Some say medical marijuana laws properly legitimize marijuana as a therapeutic drug. Others say they are just backdoor attempts to legalize marijuana.

Since the California law went on the books, the Medical Board has investigated 20 complaints filed against doctors who prescribe marijuana. Five doctors have been disciplined statewide.

In addition to Sterner, three other doctors with San Diego County connections have faced or are facing accusations from state medical authorities in connection with prescribing marijuana.

In an interview, Sterner defended his prescribing practices, saying he must rely on the symptoms described by his patients. He spoke contemptuously of the police, saying they were simply trying to "lampoon" his practice by going undercover with a hidden camera.

Sterner said he is a Harvard graduate and has a bloodline to one of the signers of the Declaration of Independence, a document he pointed out was written on paper milled from cannabis hemp.

He spoke passionately about his belief in the marijuana's medicinal value.

"I want to see as many options as possible available to my patients," Sterner said. "It causes no harm and provides great benefit."

Sterner said he has been practicing medicine for 24 years and until he began prescribing marijuana the Medical Board had never taken issue with his conduct.

"The accusation is snatching at straws," he said, adding that despite the police sting no criminal charges have been filed against him. "There were no laws broken."

Detectives posed as patients
The San Diego Police Department sent two undercover narcotics detectives to Sterner's office last year posing as patients complaining of insomnia and migraines, ills far less serious than those contemplated by the framers of the marijuana law.

Before the officers met with Sterner, his receptionist spelled out the arrangement, according to the accusation: A six-month recommendation for marijuana use would cost $125 and a one-year recommendation $200.
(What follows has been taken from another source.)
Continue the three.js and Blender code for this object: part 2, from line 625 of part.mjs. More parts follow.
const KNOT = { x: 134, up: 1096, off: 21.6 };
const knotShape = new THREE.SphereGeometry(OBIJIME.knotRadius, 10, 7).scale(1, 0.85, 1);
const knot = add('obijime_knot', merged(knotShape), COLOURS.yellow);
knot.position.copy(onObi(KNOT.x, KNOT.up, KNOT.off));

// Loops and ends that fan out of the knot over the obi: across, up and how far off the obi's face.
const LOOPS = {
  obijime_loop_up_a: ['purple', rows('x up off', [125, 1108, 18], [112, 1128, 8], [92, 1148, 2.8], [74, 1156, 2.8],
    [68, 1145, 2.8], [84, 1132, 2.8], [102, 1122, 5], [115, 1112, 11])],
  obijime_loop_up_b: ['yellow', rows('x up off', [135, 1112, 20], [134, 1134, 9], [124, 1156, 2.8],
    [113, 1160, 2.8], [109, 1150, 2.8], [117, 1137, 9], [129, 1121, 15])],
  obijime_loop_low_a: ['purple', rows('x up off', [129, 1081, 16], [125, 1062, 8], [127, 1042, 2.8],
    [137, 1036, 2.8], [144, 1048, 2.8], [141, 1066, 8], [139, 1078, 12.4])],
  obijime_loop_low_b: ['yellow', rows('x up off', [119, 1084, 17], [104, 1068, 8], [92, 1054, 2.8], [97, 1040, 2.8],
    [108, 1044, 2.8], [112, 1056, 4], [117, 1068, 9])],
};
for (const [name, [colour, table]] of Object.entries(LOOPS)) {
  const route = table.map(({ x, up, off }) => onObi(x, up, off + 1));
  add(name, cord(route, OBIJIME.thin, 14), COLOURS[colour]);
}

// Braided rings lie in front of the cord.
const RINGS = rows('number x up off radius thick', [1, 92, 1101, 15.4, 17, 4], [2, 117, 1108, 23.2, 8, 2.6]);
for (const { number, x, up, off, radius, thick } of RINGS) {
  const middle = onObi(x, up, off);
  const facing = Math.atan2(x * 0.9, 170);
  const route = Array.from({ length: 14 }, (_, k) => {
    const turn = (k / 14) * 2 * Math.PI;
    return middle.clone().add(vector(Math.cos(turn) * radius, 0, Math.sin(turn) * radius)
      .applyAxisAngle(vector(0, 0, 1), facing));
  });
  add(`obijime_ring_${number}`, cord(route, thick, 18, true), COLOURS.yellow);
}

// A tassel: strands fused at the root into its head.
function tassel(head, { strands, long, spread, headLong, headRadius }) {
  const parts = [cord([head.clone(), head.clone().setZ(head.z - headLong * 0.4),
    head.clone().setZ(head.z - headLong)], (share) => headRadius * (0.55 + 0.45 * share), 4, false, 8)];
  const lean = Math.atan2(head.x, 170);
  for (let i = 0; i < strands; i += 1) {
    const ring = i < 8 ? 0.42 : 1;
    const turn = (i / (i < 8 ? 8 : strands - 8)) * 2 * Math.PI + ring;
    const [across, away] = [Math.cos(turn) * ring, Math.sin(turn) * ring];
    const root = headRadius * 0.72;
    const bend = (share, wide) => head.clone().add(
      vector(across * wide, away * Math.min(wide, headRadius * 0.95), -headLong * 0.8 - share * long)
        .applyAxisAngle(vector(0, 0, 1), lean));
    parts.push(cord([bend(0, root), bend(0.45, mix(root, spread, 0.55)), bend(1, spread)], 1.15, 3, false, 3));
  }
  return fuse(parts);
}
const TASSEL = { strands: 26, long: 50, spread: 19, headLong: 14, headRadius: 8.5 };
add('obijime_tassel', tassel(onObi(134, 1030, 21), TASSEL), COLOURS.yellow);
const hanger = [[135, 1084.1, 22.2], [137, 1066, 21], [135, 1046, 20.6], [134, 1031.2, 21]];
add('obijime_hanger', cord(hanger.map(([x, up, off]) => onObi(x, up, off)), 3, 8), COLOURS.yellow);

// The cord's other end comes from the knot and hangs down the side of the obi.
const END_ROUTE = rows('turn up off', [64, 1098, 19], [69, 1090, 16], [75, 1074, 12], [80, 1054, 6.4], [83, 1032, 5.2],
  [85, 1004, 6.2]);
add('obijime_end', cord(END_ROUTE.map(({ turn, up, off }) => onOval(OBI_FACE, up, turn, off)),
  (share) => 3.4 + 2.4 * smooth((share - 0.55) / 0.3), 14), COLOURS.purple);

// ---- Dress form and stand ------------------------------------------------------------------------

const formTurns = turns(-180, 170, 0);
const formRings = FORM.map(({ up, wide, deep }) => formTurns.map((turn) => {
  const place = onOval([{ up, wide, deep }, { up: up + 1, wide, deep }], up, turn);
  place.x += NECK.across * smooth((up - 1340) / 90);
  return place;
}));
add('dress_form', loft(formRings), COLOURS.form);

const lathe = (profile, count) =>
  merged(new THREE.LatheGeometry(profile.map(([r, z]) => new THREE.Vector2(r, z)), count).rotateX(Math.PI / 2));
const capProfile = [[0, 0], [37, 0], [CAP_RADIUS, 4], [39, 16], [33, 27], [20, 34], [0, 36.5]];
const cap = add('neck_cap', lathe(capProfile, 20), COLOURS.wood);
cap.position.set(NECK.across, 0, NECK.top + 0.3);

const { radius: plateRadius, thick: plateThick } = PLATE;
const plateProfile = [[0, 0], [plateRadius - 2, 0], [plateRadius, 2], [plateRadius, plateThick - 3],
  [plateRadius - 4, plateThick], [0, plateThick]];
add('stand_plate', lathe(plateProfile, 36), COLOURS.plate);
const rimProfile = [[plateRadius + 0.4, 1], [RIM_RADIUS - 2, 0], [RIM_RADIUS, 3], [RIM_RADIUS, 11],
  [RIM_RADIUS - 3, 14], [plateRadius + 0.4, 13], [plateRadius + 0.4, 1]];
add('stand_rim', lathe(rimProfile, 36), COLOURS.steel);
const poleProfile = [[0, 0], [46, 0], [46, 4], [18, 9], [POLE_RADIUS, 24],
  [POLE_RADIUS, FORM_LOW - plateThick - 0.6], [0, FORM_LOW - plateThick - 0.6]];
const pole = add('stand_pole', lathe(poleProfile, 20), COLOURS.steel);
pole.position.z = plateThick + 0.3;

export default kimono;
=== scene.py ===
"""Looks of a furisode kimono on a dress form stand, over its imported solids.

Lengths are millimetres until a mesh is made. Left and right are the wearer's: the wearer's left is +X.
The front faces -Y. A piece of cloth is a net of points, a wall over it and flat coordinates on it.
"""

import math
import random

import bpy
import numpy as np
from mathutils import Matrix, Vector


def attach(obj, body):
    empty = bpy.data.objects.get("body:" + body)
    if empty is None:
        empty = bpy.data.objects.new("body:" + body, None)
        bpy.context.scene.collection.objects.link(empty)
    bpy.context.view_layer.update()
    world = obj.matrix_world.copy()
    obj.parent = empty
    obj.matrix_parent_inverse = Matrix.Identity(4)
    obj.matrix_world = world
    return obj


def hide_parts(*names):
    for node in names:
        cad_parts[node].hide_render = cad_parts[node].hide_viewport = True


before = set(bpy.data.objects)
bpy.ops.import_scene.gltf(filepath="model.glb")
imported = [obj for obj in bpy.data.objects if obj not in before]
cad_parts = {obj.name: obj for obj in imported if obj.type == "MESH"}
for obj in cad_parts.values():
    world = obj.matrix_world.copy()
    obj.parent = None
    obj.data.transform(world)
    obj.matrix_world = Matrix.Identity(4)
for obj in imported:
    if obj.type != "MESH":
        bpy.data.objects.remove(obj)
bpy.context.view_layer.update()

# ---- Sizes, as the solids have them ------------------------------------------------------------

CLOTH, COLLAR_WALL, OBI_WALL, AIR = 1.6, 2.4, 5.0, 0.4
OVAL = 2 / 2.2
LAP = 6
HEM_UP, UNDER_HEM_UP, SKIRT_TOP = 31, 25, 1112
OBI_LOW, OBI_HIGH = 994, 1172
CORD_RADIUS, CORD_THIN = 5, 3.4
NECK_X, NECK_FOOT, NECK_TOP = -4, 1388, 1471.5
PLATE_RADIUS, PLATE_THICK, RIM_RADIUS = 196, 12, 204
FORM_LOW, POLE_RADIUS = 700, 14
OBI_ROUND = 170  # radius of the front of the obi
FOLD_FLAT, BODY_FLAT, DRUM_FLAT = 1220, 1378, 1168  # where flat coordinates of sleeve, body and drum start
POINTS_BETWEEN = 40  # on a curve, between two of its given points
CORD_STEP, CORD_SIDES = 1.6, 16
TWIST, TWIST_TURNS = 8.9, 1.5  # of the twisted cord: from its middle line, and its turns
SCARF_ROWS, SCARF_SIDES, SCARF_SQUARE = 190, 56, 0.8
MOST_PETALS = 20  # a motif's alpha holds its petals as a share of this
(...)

Sterner gave the first detective, Kimber Hammond, a quick exam while the doctor's dog Junebug curled on a chair next to the examination table, according to the accusation. Sterner took her blood pressure and temperature, shined a penlight in her eyes, listened to her chest with a stethoscope and tapped her wrist with a small hammer to check her reflexes.

During the exam, Sterner told Hammond that hard drugs such as heroin and cocaine hurt a person's brain but cannabis "adds to your brain," according to the accusation. He also prescribed a drug that state authorities say was meant to disguise a positive drug test for marijuana.

When the other undercover detective, Conrado DeCastro, visited Sterner, the doctor called the marijuana recommendation "insurance" against criminal charges for possession, according to the accusation. "It has credibility and legitimacy," Sterner told the detective, according to the accusation.

When DeCastro asked Sterner to issue a marijuana recommendation for his arthritic, 9-year-old Labrador retriever, Sterner "replied he was not sure if Proposition 215 applies to dogs as well as people," according to the accusation. Instead, he suggested that DeCastro share some of his marijuana with the dog, Storm, according to the accusation.

But after DeCastro proposed having Sterner appoint him Storm's caregiver, he got the doctor's signed authorization.

Gilg, Sterner's attorney, said the conversation makes for good television but nothing else.

A caregiver recommendation goes to the patient, who then designates someone to obtain marijuana for them, Gilg said. Not the other way around as the Medical Board and undercover officers say happened, she said.

"It's almost laughable what went on here," Gilg said.